Yeoh Jin Leng presents his personal collection of Asian Ceremonial Textiles at NN Gallery from 7th till 30th October 2006.
My Pride & Joy
‘A Collection of Asian Ceremonial Textiles’ from the private collection of Yeoh Jin Leng
This collection of textiles from the region is a personal one, a collection made over half
a century of travel into the remote regions of this country and Southeast Asia since the 1950s.
I do not claim to be an authority on textiles. Limited by funds, I have collected affordable items
out of love for the exquisite skills, design and symbolic motifs and patterns with underlying
meanings embedded and woven into the cloths, particularly cloths of home-spun threads using
natural dyes woven on back-strap or simple looms.
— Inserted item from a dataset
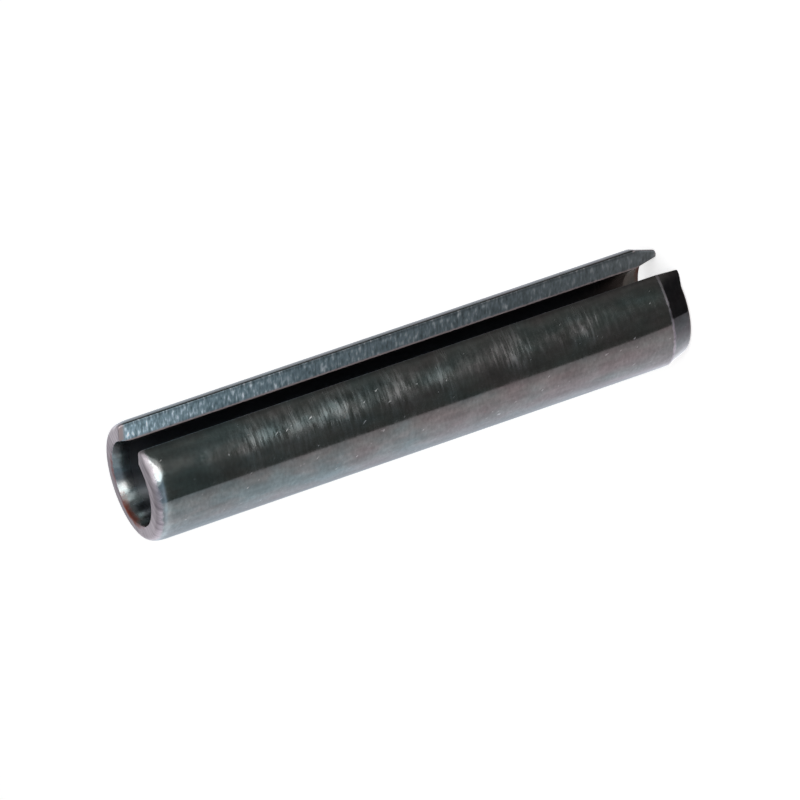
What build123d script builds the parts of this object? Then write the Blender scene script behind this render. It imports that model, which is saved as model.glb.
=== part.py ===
from build123d import *
import os

# Slotted spring roll pin for a 6 mm hole, 32 mm long: one strip of hardened spring steel
# rolled into an open tube. It is drawn in its free state, before it is driven into a hole.
# Millimetres. The pin stands on its lead end, as it would on a bench: +Z runs up its axis to
# the drive end, the slot opens towards -Y, and the origin is where the axis meets the bench.

# Rolled strip
free_diameter = 6.6  # outside, before driving: a 6 mm hole closes it to 6.0
wall = 1.1  # thickness of the strip
length = 32.0
slot_width = 2.36  # between the two lips, whose faces are parallel

# Lead end, which goes into the hole first
lead_taper_length = 1.3
lead_taper_depth = 0.40  # taken off the outside
lead_flare_length = 1.0
lead_flare_depth = 0.42  # taken off the inside
lead_rim_radius = 0.18  # outside edge of the end face
lead_bore_rim_radius = 0.06  # inside edge of the end face

# Drive end, which the hammer meets: hardly tapered, but well rounded
drive_taper_length = 0.9
drive_taper_depth = 0.06
drive_rim_radius = 0.45
drive_bore_rim_radius = 0.16

# Edges softened by tumbling
taper_blend_radius = 0.5  # where a taper meets the shank, and the flare the bore
lip_outer_radius = 0.10  # long outside edge of each lip
lip_inner_radius = 0.16  # long inside edge of each lip

# Worked out from the sizes above
outer_radius = free_diameter / 2
bore_radius = outer_radius - wall
lead_outer_radius = outer_radius - lead_taper_depth
lead_inner_radius = bore_radius + lead_flare_depth
drive_outer_radius = outer_radius - drive_taper_depth
lead_face_width = lead_outer_radius - lead_inner_radius
drive_face_width = drive_outer_radius - bore_radius

os.makedirs("parts", exist_ok=True)

with BuildPart() as spring_pin:
    # Cross-section: a ring, open at the front, where the two lips face each other
    with BuildSketch(Plane.XY) as section:
        Circle(outer_radius)
        Circle(bore_radius, mode=Mode.SUBTRACT)
        with Locations((0, -outer_radius)):
            Rectangle(slot_width, 2 * outer_radius, mode=Mode.SUBTRACT)
        lip_corners = section.vertices().sort_by(Axis.Y)
        fillet(lip_corners[2:4], min(lip_inner_radius, wall / 3))
        lip_corners = section.vertices().sort_by(Axis.Y)
        fillet(lip_corners[:2], min(lip_outer_radius, wall / 3))
    extrude(amount=length)

    # Turned envelope: the wall from end to end, with its tapers, its flare and its rims
    with BuildSketch(Plane.XZ) as envelope:
        with BuildLine():
            Polyline(
                (lead_inner_radius, 0),
                (lead_outer_radius, 0),
                (outer_radius, lead_taper_length),
                (outer_radius, length - drive_taper_length),
                (drive_outer_radius, length),
                (bore_radius, length),
                (bore_radius, lead_flare_length),
                close=True,
            )
        make_face()
        # Each corner is chosen again after the fillet before it, which renews them all
        lead_corners = envelope.vertices().group_by(Axis.Y)[0].sort_by(Axis.X)
        fillet(lead_corners[0], min(lead_bore_rim_radius, lead_face_width / 4))
        lead_corners = envelope.vertices().group_by(Axis.Y)[0].sort_by(Axis.X)
        fillet(lead_corners[-1], min(lead_rim_radius, lead_face_width / 1.5))
        drive_corners = envelope.vertices().group_by(Axis.Y)[-1].sort_by(Axis.X)
        fillet(drive_corners[0], min(drive_bore_rim_radius, drive_face_width / 4))
        drive_corners = envelope.vertices().group_by(Axis.Y)[-1].sort_by(Axis.X)
        fillet(drive_corners[-1], min(drive_rim_radius, drive_face_width / 2))
        shank_corners = envelope.vertices().group_by(Axis.X)[-1]
        fillet(shank_corners, taper_blend_radius)
        flare_corner = envelope.vertices().group_by(Axis.X)[0].sort_by(Axis.Y)[0]
        fillet(flare_corner, taper_blend_radius)
    revolve(axis=Axis.Z, mode=Mode.INTERSECT)

spring_pin.part.label = "spring_pin"
export_step(spring_pin.part, "parts/spring_pin.step")
print("spring_pin volume mm3", round(spring_pin.part.volume, 2))
print("faces", len(spring_pin.part.faces()))
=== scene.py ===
# %% [markdown]
# # A slotted spring pin
# The real pin is one strip of spring steel, rolled until its two long edges almost meet, cut to length,
# tapered at its lead end, hardened, blackened and oiled. Driven into a hole that is a little too small,
# it closes on its slot and holds by its own spring. It can't lie still on a slope, so it stands on its
# lead end: the bench is at z = 0, the axis is Z, and the slot opens towards -Y.
#
# A pin could be modelled by hand with a cylinder, a cut and a few bevels, but its rims are worn
# differently all round, which bevels can't follow. So its whole skin is worked out here as one grid of
# points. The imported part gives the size. It is loaded first, as a frame that is never moved or changed.

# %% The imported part
import math
import bpy
import numpy as np
from mathutils import Matrix, Vector


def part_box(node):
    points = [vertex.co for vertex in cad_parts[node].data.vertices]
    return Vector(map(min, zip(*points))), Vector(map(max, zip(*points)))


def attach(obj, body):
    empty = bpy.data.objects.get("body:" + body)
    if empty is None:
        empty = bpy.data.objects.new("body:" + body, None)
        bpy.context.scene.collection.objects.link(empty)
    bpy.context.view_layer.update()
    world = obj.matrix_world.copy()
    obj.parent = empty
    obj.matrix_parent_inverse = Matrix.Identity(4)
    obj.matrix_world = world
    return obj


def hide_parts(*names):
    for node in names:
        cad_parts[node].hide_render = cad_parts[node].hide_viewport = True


MM = 0.001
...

Every piece is unique and different. Weaving techniques are distinctively specific to the district
where cloths are woven. These are resplendently created to celebrate the varied cultural
traditions by women of the many ethnic minority peoples who live in remote regions in a natural
environment with little contact of the outside world. Some recent collections are from a visit
to the colourful ethnic minority people, the Miaos, who live and farm in the mountainous region
of Guizhou. With development and the devastating effects of the instruments of globalization,
they are wonderful traditions transmitted through the generations that will soon disappear,
if not already lost like the kain limar of Kelantan and Terengganu, the pua kumbu of the Ibans
in Sarawak, or the fine nilo silver-work once produced in Perak.
Needless to say that there is a high correlation in relation to motifs and patterns from amongst
the textiles produced in the region, suggesting significant historical links with meanings to
a common esoteric response to Nature or cosmic creation. In the region of Southeast Asia
alone, we have an extensive range of cultural artifacts not only in textiles but also in various
crafts of material culture. There are opportunities for deeper research into the textiles of
the region, particularly relating to the cultural motifs and patterns with underlying symbolic
meanings, expressing realities of a higher level of consciousness with regard to life and rites
of passage. Women are central to the home as mothers and progenitors of the human race.
They have woven cloths of great beauty and that tradition is now threatened by the intrusion
of utilitarian culture of capitalistic dimension and falling, as Sri Aurobindo once said, into
the “mould of occidental modernism”.